The Orthodox and Jacobite groups once belonged to a single church, but they eventually drifted apart amid disagreements about to whom the church should be loyal. The Jacobite faction regarded the Patriarch of Antioch as its spiritual authority, whereas the Orthodox faction swore allegiance to a Bishop in Kerala (Malankara Metropolitan). Conflicts then erupted on who in Kerala had the right to run certain churches. The Supreme Court was eventually involved in this controversy.

In 2017, the Supreme Court ruled in favour of the Orthodox church on several disputes by citing the 1934 Constitution. The highest court further held that a 2002 statement drafted by the Jacobite group could not have established a parallel system of governance for the churches. Since then, nevertheless, the Orthodox group has always protested that the Supreme Court’s 2017 ruling has not been executed. Based on one of these arguments, a single judge of the High Court in 2022 ordered the police to give the petitioners, the Orthodox faction, the support they need to enter and hold religious services in the contested churches in a peaceful manner.

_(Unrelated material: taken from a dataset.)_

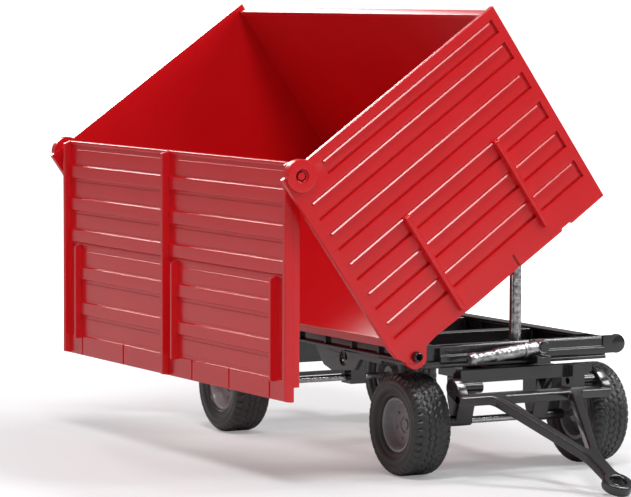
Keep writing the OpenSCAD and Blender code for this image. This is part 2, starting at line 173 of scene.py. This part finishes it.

The Orthodox petitioners filed the current contempt petition with the High Court to seek redress once more since the competing Jacobite parishioners were still preventing them from entering the churches. A single judge of the high court granted a request on one of these instances in 2022, ordering the police to give the petitioners—the Orthodox faction—the support they need to enter and hold services in some disputed churches in a peaceful manner. Justice Arun dismissed the Jacobite respondents’ objections to their request for a stay of further court action, challenging if the court should remain silent when its orders were being ignored. The judge declared, “Such disrespectful acts would malign the entire judicial system.”